Private Pain, Public Remarks
Why do people think my private dating life is up for public discussion?
I sometimes wonder if people realize that a slight comment can cause so much pain. Why is it that just because your plight is well-known, people assume they can ask you anything about it, in public? Couples who are childless, people who are sick or disfigured, someone who is having business trouble or going through a divorce; the list goes on.
Being single in a marriage-minded world is my public experience of pain.
I cringe at the thought of so many people being aware of my challenge (in the community I live in, being single is viewed as a major life challenge). I’m forced to speak about very private things and answer questions I would never ask someone else. The ease with which people talk to me about dating and my private life is so hurtful and throws me off guard.
I have started grading painful words on a scale of 1 to 10; it makes me feel better and helps me reframe people’s idiocy into “what were they thinking?” so I can have a laugh. Yes, everyone means well, but if I hear another one of these expressions again any time soon…
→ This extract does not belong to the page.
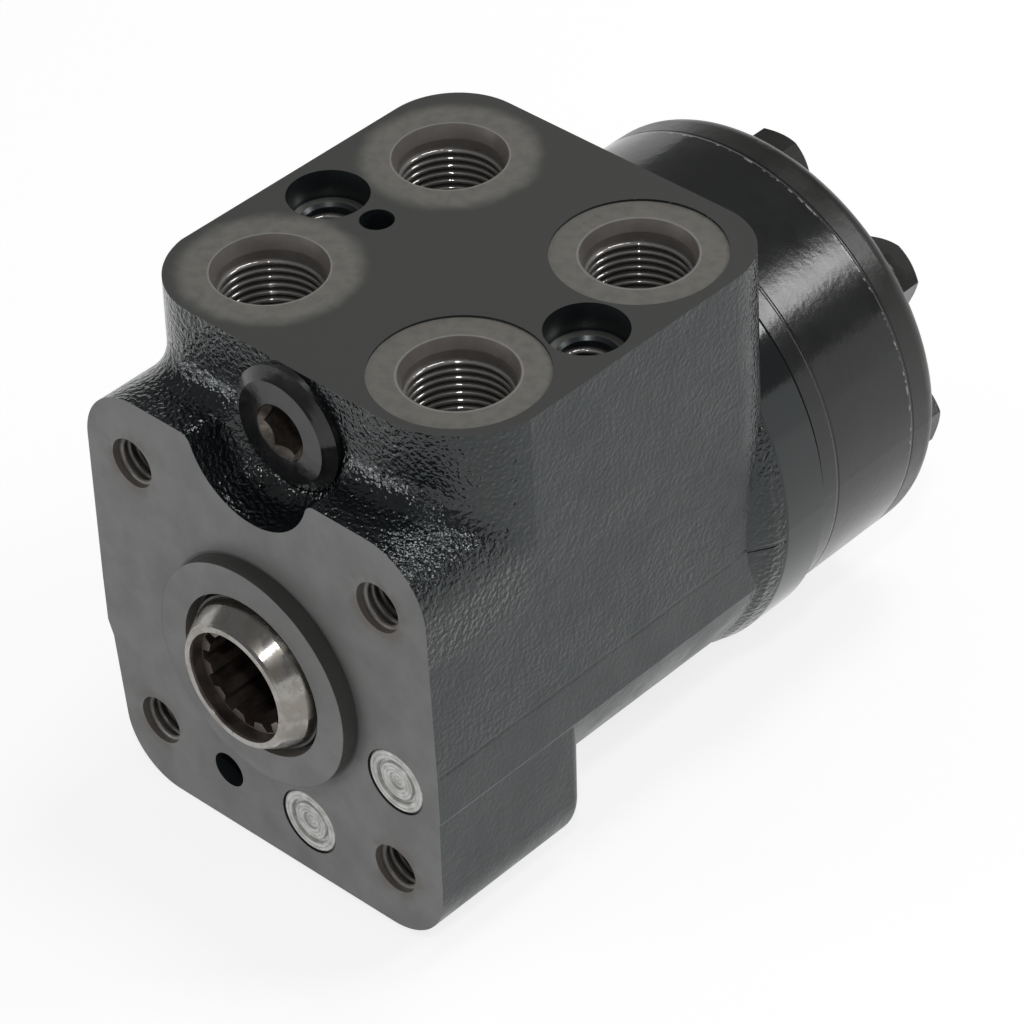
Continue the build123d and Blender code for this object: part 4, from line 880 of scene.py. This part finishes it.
class Finishes:
    """The finishes of the part, each built once."""

    def __init__(self) -> None:
        """Build every material."""
        self.housing = HousingFinish().build()
        self.gear = PaintFinish("gear_set_finish", (0.010, 0.0105, 0.011, 1.0), (0.12, 0.2)).build()
        self.cover = PaintFinish("cover_finish", (0.014, 0.0135, 0.0125, 1.0), (0.26, 0.36), 0.045).build()
        self.bolt = PaintFinish("bolt_finish", (0.016, 0.015, 0.014, 1.0), (0.22, 0.36), 0.045).build()
        self.plug = PlugFinish().build()
        self.hub = HubFinish().build()
        self.silver = SilverPlugFinish().build()
        ground = (0.46, 0.45, 0.43, 1.0)
        blued = (0.2, 0.22, 0.26, 1.0)
        cut = (0.20, 0.19, 0.18, 1.0)
        stain = (0.24, 0.21, 0.18, 1.0)
        oily = (0.09, 0.08, 0.07, 1.0)
        self.steel = SteelFinish("ground_steel_finish", ground, (0.2, 0.36), stain).build()
        self.spring = SteelFinish("spring_steel_finish", blued, (0.28, 0.42), stain, 0.2).build()
        self.thread = SteelFinish(
            "thread_finish", cut, (0.4, 0.5), oily, stain_share=0.4, marks=0.0, metal=0.4, oil=1.0
        ).build()
        self.dull_thread = SteelFinish(
            "dull_thread_finish", cut, (0.4, 0.55), oily, stain_share=0.5, marks=0.0, metal=0.4
        ).build()
        self.rubber = SoftFinish("rubber_finish", (0.014, 0.013, 0.012, 1.0), (0.32, 0.5)).build()
        self.seal = SoftFinish("seal_plastic_finish", (0.5, 0.48, 0.42, 1.0), (0.35, 0.5)).build()


# Pieces


def dress(node: str, material: bpy.types.Material) -> None:
    """Give every material slot of a CAD node one material.

    Args:
        node: Name of the node.
        material: Its finish.
    """
    mesh = frame["nodes"][node].data
    if not mesh.materials:
        mesh.materials.append(material)
    for index in range(len(mesh.materials)):
        mesh.materials[index] = material
    LOG.info("%s: %s", node, material.name)


def sort_faces(mesh: bmesh.types.BMesh) -> None:
    """Sort the faces by their points, because a spin adds them in another order each run.

    Args:
        mesh: The shape.
    """
    mesh.verts.index_update()
    count = len(mesh.verts)

    def rank(face: bmesh.types.BMFace) -> int:
        """Return a number that no other face has."""
        places = [vert.index for vert in face.verts]
        return count * min(places) + max(places)

    mesh.faces.sort(key=rank)


def finish_piece(
    mesh: bmesh.types.BMesh, name: str, material: bpy.types.Material, body: Body
) -> bpy.types.Object:
    """Turn a finished bmesh into a piece of the part.

    Args:
        mesh: The shape, in metres. It is freed.
        name: Name of the piece.
        material: Its finish.
        body: The body that it rides on.

    Returns:
        The new object.
    """
    bmesh.ops.recalc_face_normals(mesh, faces=mesh.faces)
    sort_faces(mesh)
    for face in mesh.faces:
        face.smooth = True
    data = bpy.data.meshes.new(name)
    mesh.to_mesh(data)
    mesh.free()
    data.materials.append(material)
    piece = bpy.data.objects.new(name, data)
    bpy.context.scene.collection.objects.link(piece)
    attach(piece, body.value)
    LOG.info("%s: %d faces", name, len(data.polygons))
    return piece


@dataclass(frozen=True)
class ThreadForm:
    """Inner thread drawn as a helical ridge on the wall of a plain hole."""

    wall_r: float
    crest_r: float
    pitch: float
    start: float
    length: float
    steps: int
    foot_share: float = 0.47
    crest_share: float = 0.11
    bite: float = 0.12

    def add_to(self, mesh: bmesh.types.BMesh, mouth: Vector, axis: Axis) -> None:
        """Add one thread to a mesh.

        Args:
            mesh: Mesh that receives the ridge.
            mouth: Middle of the hole's mouth, in millimetres.
            axis: Way into the housing.
        """
        foot = self.foot_share * self.pitch
        crest = self.crest_share * self.pitch
        profile = (
            (self.wall_r + self.bite, self.start - foot),
            (self.crest_r, self.start - crest),
            (self.crest_r, self.start + crest),
            (self.wall_r + self.bite, self.start + foot),
        )
        ring = [mesh.verts.new((radius * MM, 0.0, depth * MM)) for radius, depth in profile]
        edges = [mesh.edges.new((ring[index], ring[(index + 1) % 4])) for index in range(4)]
        turns = (self.length - 2 * foot) / self.pitch
        count = round(turns * self.steps)
        made = bmesh.ops.spin(
            mesh,
            geom=ring + edges,
            cent=(0.0, 0.0, 0.0),
            axis=(0.0, 0.0, 1.0),
            dvec=(0.0, 0.0, self.pitch * MM / self.steps),
            angle=2.0 * math.pi * count / self.steps,
            steps=count,
        )
        last = [item for item in made["geom_last"] if isinstance(item, bmesh.types.BMVert)]
        mesh.faces.new(ring)
        bmesh.ops.contextual_create(mesh, geom=last)
        added = [vert for vert in mesh.verts if vert.tag is False]
        bmesh.ops.transform(mesh, matrix=Matrix.Translation(mouth * MM) @ axis.value, verts=added)
        for vert in added:
            vert.tag = True


@dataclass
class TappedHoles:
    """Threads of the ports, the mounting holes and the valve block holes."""

    face_z: float = 57.45
    middle_y: float = 50.55
    port_x: float = 22.0
    port_y: float = 22.05
    recess_x: float = 30.13
    ledge_z: float = 51.95
    bolt_offset: float = 29.17
    port: ThreadForm = ThreadForm(9.5, 8.75, 1.5875, 4.1, 12.6, 40)
    mounting: ThreadForm = ThreadForm(4.8, 4.0, 1.5875, 1.1, 16.0, 28)
    block: ThreadForm = ThreadForm(5.0, 4.25, 1.5, 1.6, 13.0, 28)

    def build(self, finishes: Finishes) -> None:
        """Build the threads.

        Args:
            finishes: Materials of the part.
        """
        signs = [(a, b) for a in (-1, 1) for b in (-1, 1)]
        ports = bmesh.new()
        for a, b in signs:
            mouth = Vector((a * self.port_x, self.middle_y + b * self.port_y, self.face_z))
            self.port.add_to(ports, mouth, Axis.DOWN)
        finish_piece(ports, "port_threads", finishes.thread, Body.HOUSING)
        mounting = bmesh.new()
        for a, b in signs:
            mouth = Vector((a * self.bolt_offset, 0.0, b * self.bolt_offset))
            self.mounting.add_to(mounting, mouth, Axis.BACK)
        finish_piece(mounting, "mounting_threads", finishes.dull_thread, Body.HOUSING)
        block = bmesh.new()
        for a in (-1, 1):
            self.block.add_to(block, Vector((a * self.recess_x, self.middle_y, self.ledge_z)), Axis.DOWN)
        finish_piece(block, "valve_block_threads", finishes.thread, Body.HOUSING)


@dataclass(frozen=True)
class CadNodes:
    """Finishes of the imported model's nodes: each has its slot's, and a few have their own."""

    hub: str = "spool"
    cover: str = "end_cover"
    washers: str = "bolt_washers"

    def dress_all(self, finishes: Finishes) -> None:
        """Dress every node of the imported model.

        Args:
            finishes: Materials of the part.
        """
        of_slot = {
            Slot.CASTING: finishes.housing,
            Slot.GEAR_SET: finishes.gear,
            Slot.BOLT: finishes.bolt,
            Slot.PLUG: finishes.plug,
            Slot.SILVER: finishes.silver,
            Slot.STEEL: finishes.steel,
            Slot.SPRING: finishes.spring,
            Slot.RUBBER: finishes.rubber,
            Slot.SEAL: finishes.seal,
        }
        own = {self.hub: finishes.hub, self.cover: finishes.cover, self.washers: finishes.bolt}
        for row in frame["record"]["subparts"]:
            dress(row["node"], own.get(row["node"], of_slot[Slot(row["material_slot"])]))


# Studio


@dataclass(frozen=True)
class SoftBox:
    """Square lamp that looks at the part."""

    name: str
    direction: tuple[float, float, float]
    distance: float
    size: tuple[float, float]
    radiance: float
    tint: tuple[float, float, float] = (1.0, 1.0, 1.0)

    def place(self, target: Vector) -> None:
        """Place the lamp.

        Args:
            target: Point that the lamp looks at.
        """
        lamp = bpy.data.lights.new(self.name, "AREA")
        lamp.shape = "RECTANGLE"
        lamp.size, lamp.size_y = self.size
        lamp.energy = self.radiance * math.pi * self.size[0] * self.size[1]
        lamp.color = self.tint
        holder = bpy.data.objects.new(self.name, lamp)
        bpy.context.scene.collection.objects.link(holder)
        way = Vector(self.direction).normalized()
        holder.location = target + way * self.distance
        holder.rotation_euler = way.to_track_quat("Z", "Y").to_euler()


@dataclass(frozen=True)
class Studio:
    """White table with a low white wall round it, soft lamps and the camera.

    The lamps look at the middle of the part. The table looks white to the camera and in reflections,
    and is lit there by its own glow, so that it keeps the part's shadow.
    """

    azimuth: float = 44.57
    elevation: float = 38.85
    roll: float = -2.5
    focal_px: float = 4260.31
    image_px: float = 1024.0
    distance: float = 725.86
    shift_x: float = 42.21
    shift_z: float = 26.34
    sensor_mm: float = 36.0
    middle: tuple[float, float, float] = (0.0, 0.06, 0.0)
    table_r: float = 3.0
    wall_h: float = 0.8
    wall_foot_r: float = 0.35
    white: Colour = (0.9, 0.9, 0.9, 1.0)
    shaded: Colour = (0.3, 0.3, 0.3, 1.0)
    glow: Colour = (0.80, 0.80, 0.80, 1.0)
    world_strength: float = 0.22
    boxes: tuple[SoftBox, ...] = (
        SoftBox("overhead_box", (0.05, 0.30, 0.94), 1.5, (0.42, 0.42), 8.5),
        SoftBox("rear_right_box", (0.50, 0.57, 0.65), 1.3, (0.34, 0.34), 9.0),
        SoftBox("front_left_box", (-0.55, -0.85, 0.12), 1.5, (0.7, 0.5), 4.5),
        SoftBox("glint_lamp", (0.42, -0.43, 0.80), 1.5, (0.09, 0.09), 125.0),
    )

    def build(self) -> None:
        """Build table, world, lamps and camera."""
        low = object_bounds()[0]
        centre = Vector(self.middle)
        self._table(low[2])
        self._world()
        for lamp in self.boxes:
            lamp.place(centre)
        self._camera()

    def _table(self, floor_z: float) -> None:
        """Build the table and its low wall.

        Args:
            floor_z: Height of the table in metres.
        """
        mesh = bmesh.new()
        made = bmesh.ops.create_circle(mesh, cap_ends=True, segments=96, radius=self.table_r)
        rim = [edge for edge in mesh.edges if edge.is_boundary]
        wall = bmesh.ops.extrude_edge_only(mesh, edges=rim)
        raised = [item for item in wall["geom"] if isinstance(item, bmesh.types.BMVert)]
        bmesh.ops.translate(mesh, vec=(0.0, 0.0, self.wall_h), verts=raised)
        bmesh.ops.bevel(
            mesh,
            geom=[edge for edge in mesh.edges if all(vert in set(made["verts"]) for vert in edge.verts)],
            offset=self.wall_foot_r,
            offset_type="OFFSET",
            affect="EDGES",
            segments=10,
            profile=0.5,
            material=-1,
        )
        bmesh.ops.translate(mesh, vec=(0.0, 0.0, floor_z), verts=mesh.verts)
        bmesh.ops.recalc_face_normals(mesh, faces=mesh.faces)
        for face in mesh.faces:
            face.smooth = True
        data = bpy.data.meshes.new("studio_table")
        mesh.to_mesh(data)
        mesh.free()
        tree = Surface("studio_white")
        path = tree.add("LightPath").outputs
        seen = tree.either(path["Is Camera Ray"], path["Is Glossy Ray"], path["Is Transmission Ray"])
        tree.set(Base_Color=tree.mix(seen, self.white, self.shaded), Roughness=0.9, Specular_IOR_Level=0.0)
        tree.set(Emission_Color=tree.mix(seen, (0.0, 0.0, 0.0, 1.0), self.glow), Emission_Strength=1.0)
        data.materials.append(tree.material)
        table = bpy.data.objects.new("studio_table", data)
        bpy.context.scene.collection.objects.link(table)
        table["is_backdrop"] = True

    def _world(self) -> None:
        """Build the even light of the room."""
        world = bpy.data.worlds.new("studio_room")
        world.use_nodes = True
        background = world.node_tree.nodes["Background"]
        background.inputs["Color"].default_value = (1.0, 1.0, 1.0, 1.0)
        background.inputs["Strength"].default_value = self.world_strength
        bpy.context.scene.world = world

    def _camera(self) -> None:
        """Build the camera from the view of the photograph."""
        turn, tilt, lean = (math.radians(angle) for angle in (self.azimuth, self.elevation, self.roll))
        back = Vector((math.sin(turn) * math.cos(tilt), -math.cos(turn) * math.cos(tilt), math.sin(tilt)))
        right = Vector((math.cos(turn), math.sin(turn), 0.0))
        up = back.cross(right)
        right, up = (
            math.cos(lean) * right + math.sin(lean) * up,
            -math.sin(lean) * right + math.cos(lean) * up,
        )
        data = bpy.data.cameras.new("photo_camera")
        data.sensor_fit = "HORIZONTAL"
        data.sensor_width = self.sensor_mm
        data.lens = self.focal_px / self.image_px * data.sensor_width
        camera = bpy.data.objects.new("photo_camera", data)
        bpy.context.scene.collection.objects.link(camera)
        place = (self.shift_x * right + self.shift_z * up + self.distance * back) * MM
        axes = Matrix((right, up, back)).transposed().to_4x4()
        camera.matrix_world = Matrix.Translation(place) @ axes
        bpy.context.scene.camera = camera


def main() -> None:
    """Dress the part and set up the studio."""
    logging.basicConfig(level=logging.INFO, format="%(name)s: %(message)s")
    bpy.context.scene.view_settings.view_transform = "Standard"
    finishes = Finishes()
    CadNodes().dress_all(finishes)
    TappedHoles().build(finishes)
    Studio().build()


if __name__ == "__main__":
    main()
- Each date is bringing you closer to the right one.
- This will be the year.
- I just don't know anyone good enough for you.
At a Shabbos table, small children look up at me and ask if I have a husband and why not. Last week in the kosher grocery store I was cornered by a loud busy body who heard there was a guy in my age range in town. I was going to ask her if he had a pulse or should I just jump at it because in this market a gal shouldn't be picky.
“What should we say?” The answer is most often, “Nothing.”
Words are powerful. People don't mean to throw stones and cause pain; they may really be concerned and caring. People want to know, “What should we say?” and the answer is most often, “Nothing.” The key is to think before you speak. Evaluate if it could possibly cause any pain. If the answer is yes, then don't say it.
We like to know all the news and be involved, but it shouldn’t be at someone else’s expense. If a painful topic comes up perhaps recognizing that you don’t have anything to say and admitting it is a show of support. You don’t have to have all of the answers.
No one means to say things that break your heart. They just don't realize that when you say goodbye to them you want to lie in bed and cry. I have spent a lot of time wondering why I was the recipient of so many of these “concerned comments.” I really believe God is teaching me to be more sensitive. When I see someone in a situation I don‘t understand or cannot relate to, I have to stop myself before I speak. I don't know how they feel. I don’t know what will make them cringe and want to hide. Maybe what I am about to say will really hurt them.
Perhaps God has made me the receiver of so many "sticks and stones" so I could be more careful with others. When I want to ask an inappropriate question with no real reason I think twice. Sensitivity seems to be a real exercise which requires lots of training. God gave me the opportunity to have a lot of training, and if it means I can prevent someone else from hurting, doesn’t that make it a blessing?